My colleagues are all engineers and some also have a business-background. As one of the only designers in the team, my goal is to provide a thoughtful direction that is not only exciting from a technology- or economic point-of-view, but that also supports user and society.
My responsibilities are brainstorm-sessions and projects that are in the early stage of concept development. Brainstorm sessions are my favourite activity within the job. It gives me the opportunity to work with a wide variety of clients in a short time: by now I have worked with Burkely (a leather-fashion company), and Oxboard (they make a high-end hoverboard, with the main selling point that it does not catch fire). Furthermore, I have worked with an entrepreneur who was working on a smart device for blind people, and a team of entrepreneurs who were working on improving the storage of silage (cow food). I recently collaborated with Wayfinder (digital way-finding poles for smart cities).
As I work in interdisciplinary teams, my goal is not just to have an inspiring conversation with every client, but also to learn from what my colleagues are advising from their point-of-view. For example, I learned about the new privacy laws, ways to technically realise modular products, and material properties! My colleagues are also inspiring for me on a personal level.
They are not only all ambitious and skilful, but they also showed me how to stay true to myself. We had memorable conversations when a co-worker talked about his burn-out, when we had trouble to stay close to our values when working with "difficult" clients, and one of my female co-workers talked about her struggle to get equal salary for an internship she was persuing. And of course, we also feel at ease in messing with each other and having good laughs!
CONSULTANCY work at SURE INNOVATION
designer by day, designer by night! and there is breaks
To clear my soul, I spend my time outside (preferably free-riding on the back of a horse), dancing, and exploring art. In the weekends, I take care of a horse named Valeska, and together we explore the forest. With my student-dancing association Footloose we enjoy modern dance and hip-hop, which often results in going out with good moves on the dance-floor. To unleash excess creative energy, I love to cook, explore photography and paint!

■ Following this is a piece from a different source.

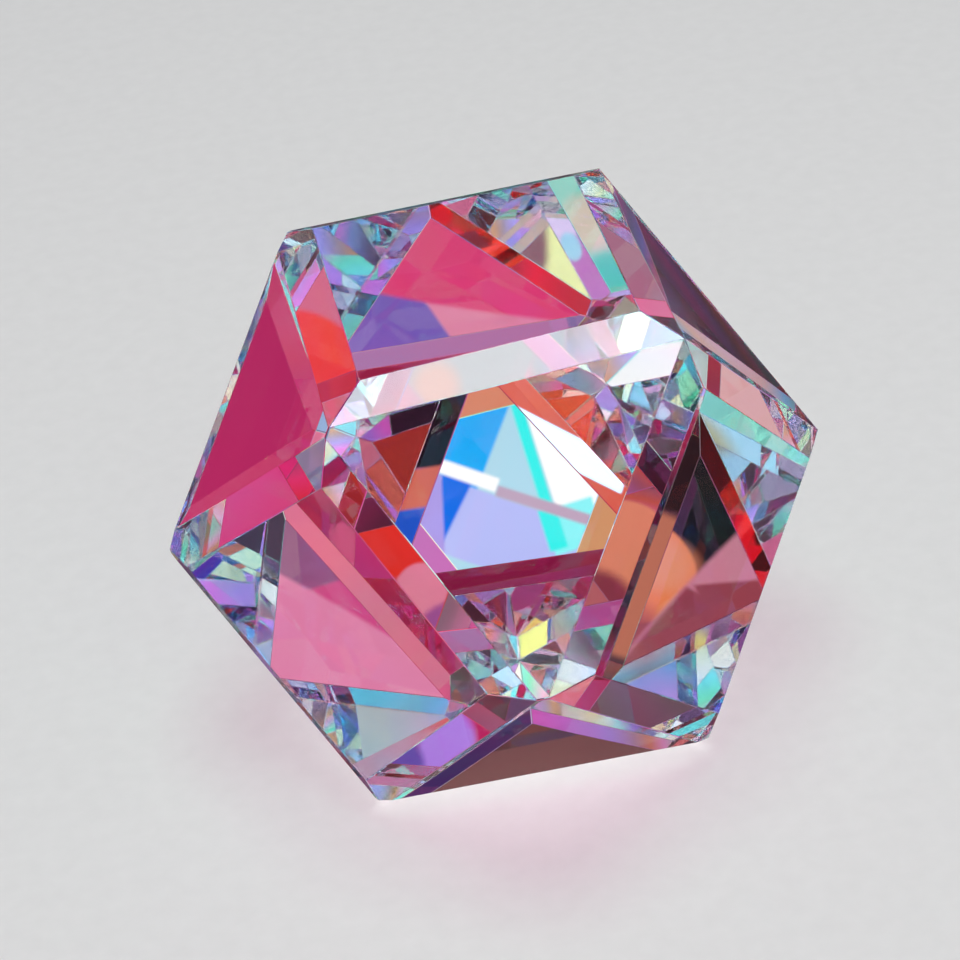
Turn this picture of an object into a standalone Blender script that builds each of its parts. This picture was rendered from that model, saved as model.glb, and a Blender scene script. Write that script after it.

On my more serious moments I work on developing myself on topics that do not have something to do with my career. I am quite fanatic when it comes to training horse-riding, for which I currently train once a week at the stables of Miranka Schellekens (trainer of the paralympic dressage team of Israel). Futhermore, I am learning Swedish, I work on developing a present and calm mind, and I coach first-year students (and the students that come back to me after finishing their course) in their self-development.